August 20, 2014

F R E E D O M

I don’t know where you are on your journey. Have you just started? Are you pregnant? Have you been hoping and trying for a tiny person for years? 

I know I’ve talked about this so much already but there is so much to say for letting go, for breathing and for letting yourself be free. And I know it’s the hardest thing to do. There are so many books and so many blogs and people to see and medication to take or acupuncture to do. There is so much of it all. And some days you just feel like letting it all go and praying for a miracle. A miracle that even though you know you’re not ovulating, that maybe somehow you could just magically get pregnant. Can’t the universe just make that happen just this once?

I have been blown away with the amount of wonderful stories I have heard lately of beautiful mamas to be who found out they were pregnant exactly at the point in their journey when they decided to take a rest. (Whether it was something like carving out time for themselves to meditate every single day, or stopping a fertility medication they had been on for months). 

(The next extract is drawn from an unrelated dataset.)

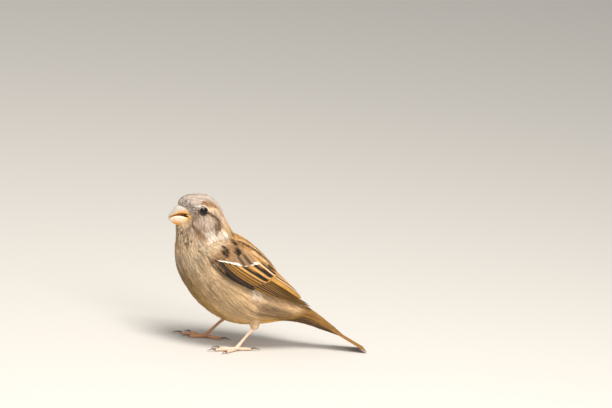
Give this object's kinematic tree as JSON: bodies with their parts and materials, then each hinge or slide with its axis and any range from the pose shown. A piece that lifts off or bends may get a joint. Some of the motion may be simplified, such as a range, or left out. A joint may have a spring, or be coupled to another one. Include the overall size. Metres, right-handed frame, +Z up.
{
  "type": "house sparrow",
  "caption": "Still, life-size female house sparrow standing on both feet and its tail tip, wings folded, bill slightly open.",
  "frame": {"origin": "on the floor under the middle of the bird's box", "axes": "+Z is up. The bird faces -Y, its tail points to +Y, and its left side is +X"},
  "size_m": [0.051, 0.1288, 0.0899],
  "materials": {
    "plumage": "soft matt body feathers in warm grey-buff, finely streaked",
    "wing_feathers": "dark brown flight feathers and coverts edged with orange-buff, with a thin whitish bar",
    "tail_feathers": "dull brown tail feathers with paler edges",
    "bill_upper": "satin horn, lilac-grey with an orange-brown cutting edge",
    "bill_lower": "satin horn, peach to orange, bright yellow at the gape",
    "tongue": "moist pink-brown",
    "eye": "glossy, nearly black brown",
    "legs": "smooth scaled skin, pinkish brown",
    "claws": "dark horn"
  },
  "bodies": {
    "root": {"head": "plumage", "neck": "plumage", "trunk": "plumage", "rump": "plumage", "thigh_left": "plumage", "thigh_right": "plumage", "bill_upper": "bill_upper", "bill_lower": "bill_lower", "tongue": "tongue", "eye_left": "eye", "eye_right": "eye", "wing_left_primaries": "wing_feathers", "wing_left_primary_coverts": "wing_feathers", "wing_left_secondaries": "wing_feathers", "wing_left_tertials": "wing_feathers", "wing_left_greater_coverts": "wing_feathers", "wing_left_median_coverts": "wing_feathers", "wing_left_lesser_coverts": "wing_feathers", "wing_left_scapulars": "wing_feathers", "wing_right_primaries": "wing_feathers", "wing_right_primary_coverts": "wing_feathers", "wing_right_secondaries": "wing_feathers", "wing_right_tertials": "wing_feathers", "wing_right_greater_coverts": "wing_feathers", "wing_right_median_coverts": "wing_feathers", "wing_right_lesser_coverts": "wing_feathers", "wing_right_scapulars": "wing_feathers", "tail": "tail_feathers", "tarsus_left": "legs", "toe_left_1": "legs", "toe_left_2": "legs", "toe_left_3": "legs", "toe_left_4": "legs", "tarsus_right": "legs", "toe_right_1": "legs", "toe_right_2": "legs", "toe_right_3": "legs", "toe_right_4": "legs", "claw_left_1": "claws", "claw_left_2": "claws", "claw_left_3": "claws", "claw_left_4": "claws", "claw_right_1": "claws", "claw_right_2": "claws", "claw_right_3": "claws", "claw_right_4": "claws"}
  },
  "joints": []
}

There is always going to be proof somewhere that our bodies love it when we let it all go. 

Letting ourselves be free of the frustration even if it’s just for one day. Finding the space to put the book down, to stop thinking, to quiet our head and just let whatever is going to happen, happen. 

The pursuit of the dream is important but remembering that the chasing of it isn’t a direct road. It is winding and difficult and dark sometimes.

But there is a crack in everything – that’s how the light gets in.